= Fred Stroppel =

American dramatist

Fred Stroppel is an American playwright and film writer based in New York City. He has been writing for television, film and theater for over twenty years.

==Credits==

===Theater===
Stroppel, a member of the Theatre Artist Workshop, has had productions of his work at the Ensemble Studio Theatre, the John Houseman Theater, The Actor's Playhouse, the West Bank Cafe and the 29th Street Repertory Theater, all in New York City.

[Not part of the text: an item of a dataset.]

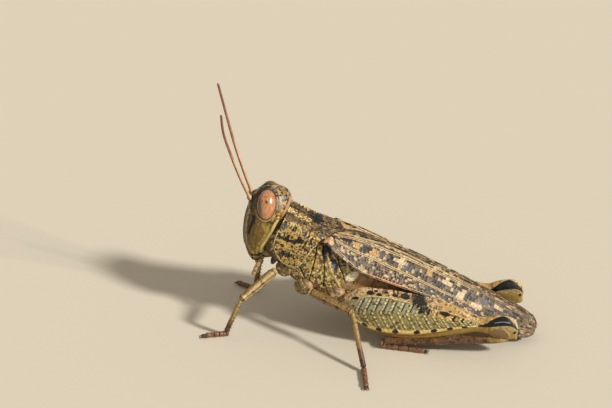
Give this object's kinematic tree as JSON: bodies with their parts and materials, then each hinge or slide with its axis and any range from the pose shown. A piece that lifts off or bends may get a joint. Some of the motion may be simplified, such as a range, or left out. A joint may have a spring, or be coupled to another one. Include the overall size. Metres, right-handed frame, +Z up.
{
  "type": "grasshopper",
  "caption": "Life-size still short-horned grasshopper crouching with folded hind legs: tall head with big oval eyes, saddle pronotum, roofed wing cases and club-shaped hind thighs.",
  "frame": {"origin": "on the floor under the middle of the bounding box (the box's bottom centre)", "axes": "+X runs from head to tail along the floor, +Y to the animal's right side, +Z up from the floor"},
  "size_m": [0.0347, 0.0258, 0.0265],
  "materials": {
    "face": "smooth hard shell, half gloss, olive brown",
    "eye": "smooth and shiny, copper brown",
    "plate": "finely granulated shell, low gloss, speckled olive brown",
    "belly": "ringed shell, low gloss, yellow brown",
    "wing": "leathery wing with raised veins, dark spots on tan",
    "leg": "smooth shell with fine hairs, tan",
    "femur": "smooth shell with a herringbone relief, grey olive",
    "foot": "smooth shell, reddish brown"
  },
  "bodies": {
    "root": {"abdomen_front": "belly", "abdomen_middle": "belly", "abdomen_rear": "belly", "antenna_left": "leg", "antenna_right": "leg", "eye_left": "eye", "eye_right": "eye", "fore_coxa_left": "leg", "fore_coxa_right": "leg", "fore_femur_left": "leg", "fore_femur_right": "leg", "fore_tarsus_left": "foot", "fore_tarsus_right": "foot", "fore_tibia_left": "leg", "fore_tibia_right": "leg", "head": "face", "hind_coxa_left": "leg", "hind_coxa_right": "leg", "hind_femur_left": "femur", "hind_femur_right": "femur", "hind_tarsus_left": "foot", "hind_tarsus_right": "foot", "hind_tibia_left": "leg", "hind_tibia_right": "leg", "labial_palp_left": "belly", "labial_palp_right": "belly", "labrum": "face", "mandible_left": "face", "mandible_right": "face", "maxillary_palp_left": "belly", "maxillary_palp_right": "belly", "mid_coxa_left": "leg", "mid_coxa_right": "leg", "mid_femur_left": "leg", "mid_femur_right": "leg", "mid_tarsus_left": "foot", "mid_tarsus_right": "foot", "mid_tibia_left": "leg", "mid_tibia_right": "leg", "ovipositor_lower": "belly", "ovipositor_upper": "belly", "pronotum": "plate", "prothorax": "belly", "tegmen_left": "wing", "tegmen_right": "wing", "thorax": "plate"}
  },
  "joints": []
}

His musical "Tales from the Manhattan Woods", based on Strauss' Die Fledermaus, recently completed a successful run at the Wings Theatre. Stroppel's full-length comedy "Fortune's Fools" was produced off-Broadway at the Cherry Lane Theater and "Actor!" his satire of the entertainment world, was staged at the Egyptian Arena Theatre in Los Angeles. Fred is also in collaboration with Brett Somers frequently and wrote a trio of comedies called "Danger, People at Large" for her and her ex-husband, Jack Klugman. Most recently, he is writing the book for a new, original musical - "The Girl in the Red Dress" - whose composers are Maia Sharp, Buddy Mondlock, and Art Garfunkel.

===Television and film===
Having worked in television for HBO, Disney, Nickelodeon and PBS, Stroppel has written several screenplays, including "David Mamet's Gilded Stones", a short film based on his one-act play "The Mamet Women", which was an official selection at the 2004 Sundance Film Festival. Fred has written for Wow! Wow! Wubbzy! and A Little Curious. For film, Fred has written Brooklyn State of Mind starring Tony Danza, Jennifer Esposito, and Vincent Spano, and Dark Side of Genius starring Moon Unit Zappa. For theater, Fred has written Brainstorms, which was a one-act comedy produced by A Small Company in America Productions.